Extracting images from websites can be tricky due to dynamic loading and anti-scraping mechanisms. Here's how Puppeteer can help you effectively scrape images in 2025.
const puppeteer = require('puppeteer');
async function scrapeImages() {
const browser = await puppeteer.launch(); // Launch the browser
const page = await browser.newPage(); // Open a new page
await page.goto('https://example.com', {waitUntil: 'networkidle2'}); // Wait for the page to fully load
const images = await page.$$eval('img', imgs => imgs.map(img => img.src)); // Extract image URLs
console.log(images);
await browser.close(); // Close the browser
}
Handling Dynamic Content
Use waitUntil: 'networkidle2'
to make sure all elements, including images, are loaded. For lazy-loaded images, combine this with page.waitForSelector
to ensure everything is ready before scraping. Adjust timeouts if needed for slower-loading pages.
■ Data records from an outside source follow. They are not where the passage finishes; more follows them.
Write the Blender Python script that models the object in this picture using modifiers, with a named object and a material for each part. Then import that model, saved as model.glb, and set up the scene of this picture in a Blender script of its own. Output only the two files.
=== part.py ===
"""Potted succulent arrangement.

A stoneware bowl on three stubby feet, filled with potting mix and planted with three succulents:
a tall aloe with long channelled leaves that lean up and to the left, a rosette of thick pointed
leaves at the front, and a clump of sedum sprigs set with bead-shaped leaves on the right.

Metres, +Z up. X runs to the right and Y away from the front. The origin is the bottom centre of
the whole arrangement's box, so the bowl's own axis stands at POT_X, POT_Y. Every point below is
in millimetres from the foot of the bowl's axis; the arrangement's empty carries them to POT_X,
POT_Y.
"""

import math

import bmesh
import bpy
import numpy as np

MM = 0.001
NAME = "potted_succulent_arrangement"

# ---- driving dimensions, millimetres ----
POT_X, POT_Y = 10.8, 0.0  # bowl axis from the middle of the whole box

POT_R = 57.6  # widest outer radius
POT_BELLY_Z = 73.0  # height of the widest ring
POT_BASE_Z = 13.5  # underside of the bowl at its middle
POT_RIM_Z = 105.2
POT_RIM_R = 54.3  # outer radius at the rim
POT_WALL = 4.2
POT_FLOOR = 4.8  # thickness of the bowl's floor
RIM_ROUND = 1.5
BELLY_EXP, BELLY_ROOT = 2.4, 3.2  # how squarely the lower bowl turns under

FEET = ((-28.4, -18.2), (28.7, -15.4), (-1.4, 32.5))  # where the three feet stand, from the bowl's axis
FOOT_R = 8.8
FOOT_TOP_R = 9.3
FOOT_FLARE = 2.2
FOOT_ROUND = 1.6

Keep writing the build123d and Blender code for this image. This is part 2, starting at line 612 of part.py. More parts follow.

Dealing with Anti-Scraping Measures
Websites often implement measures to block scraping. Here are some strategies to bypass them:
- Modify user agent strings to imitate different devices or browsers.
- Use proxy services to rotate IP addresses and avoid detection.
- Introduce delays between requests to prevent triggering rate limits.
"Stricter data privacy laws have pushed businesses to prioritize ethical scraping practices and compliant tools." [3]
For larger projects, consider using puppeteer-cluster
. It allows you to process multiple tasks in parallel while staying within ethical and legal boundaries.
Common Challenges and Solutions
Challenge | Solution |
---|---|
CAPTCHA Challenges | Use CAPTCHA-solving tools or services |
Slow Page Loading | Adjust timeout settings; optimize browser |
Dynamic Image Loading | Use page.waitForSelector |
Anti-Scraping Tactics | Rotate proxies; manage browser fingerprints |
These tips should help you scrape images efficiently while adhering to ethical practices.